Stone v. Mississippi

In Stone v. Mississippi (1879) 101 U.S. 814, the Supreme Court permitted prosecution of a state-chartered corporation for conducting a lottery in violation of state law even though the company's charter, issued before the law was enacted, expressly authorized that activity. In reaching its conclusion, the court made the identical distinction found in United States Trust between a public contract impacted by a state's exercise of its police powers and one involving use of its revenue and spending powers.
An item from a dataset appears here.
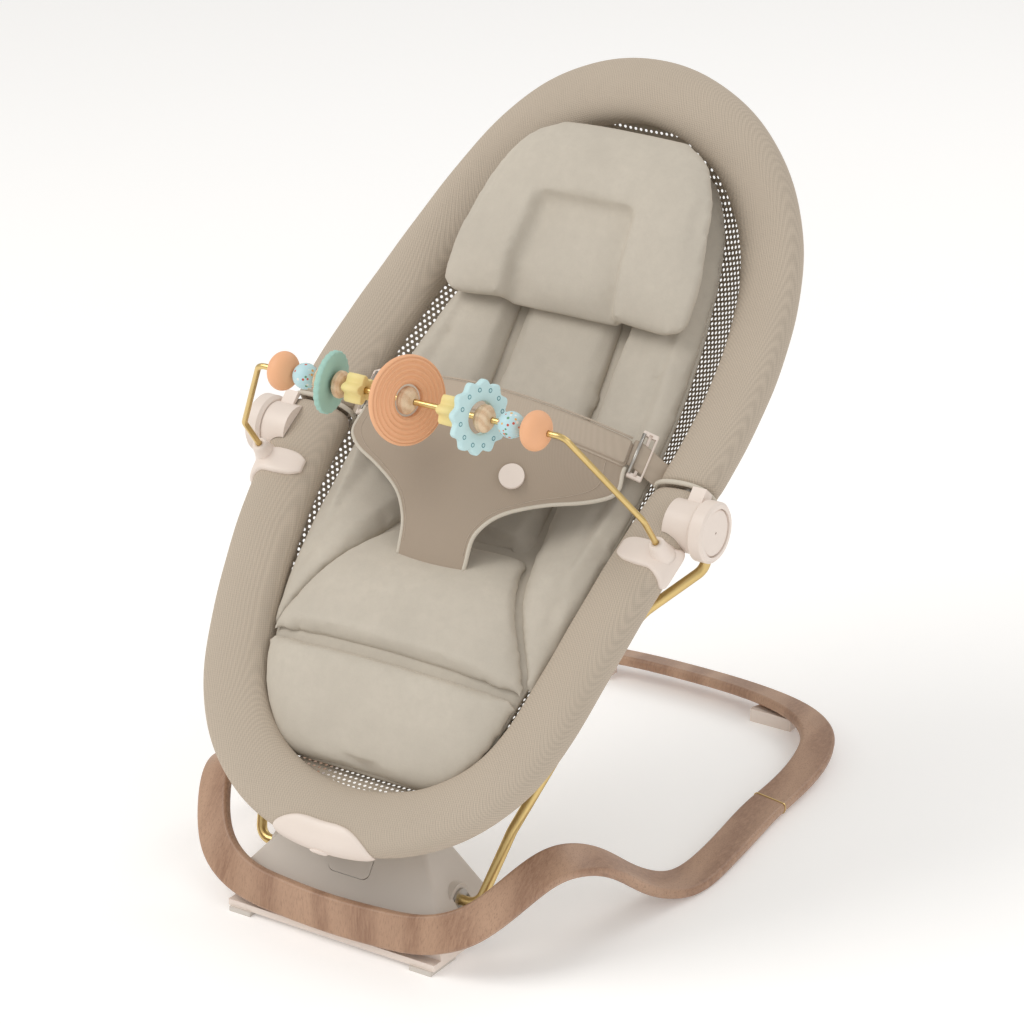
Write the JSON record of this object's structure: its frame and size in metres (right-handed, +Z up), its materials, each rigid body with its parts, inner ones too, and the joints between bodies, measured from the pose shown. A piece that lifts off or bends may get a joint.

The court first noted that the law at issue was an appropriate exercise of the state's police powers: "When the government is untrammeled by any claim of vested rights or chartered privileges, no one has ever supposed that lotteries could not lawfully be suppressed . . . ." ( Id. at p. 818.) The court then dismissed the corporation's claim that its corporate charter was a contract with the state that was impermissibly impaired by the law banning lotteries, holding that "the contracts which the Constitution protects are those that relate to property rights, not governmental." ( Id. at p. 820.) "We have held . . . that this clause the contract clause protected a corporation in its charter exemptions from taxation. . . . But the power of governing is a trust committed by the people to the government, no part of which can be granted away. . . . They may create corporations, and give them, so to speak, a limited citizenship; but as citizens, limited in their privileges, or otherwise, these creatures of the government creation are subject to such rules and regulations as may from time to time be ordained and established for the preservation of health and morality." (Ibid.)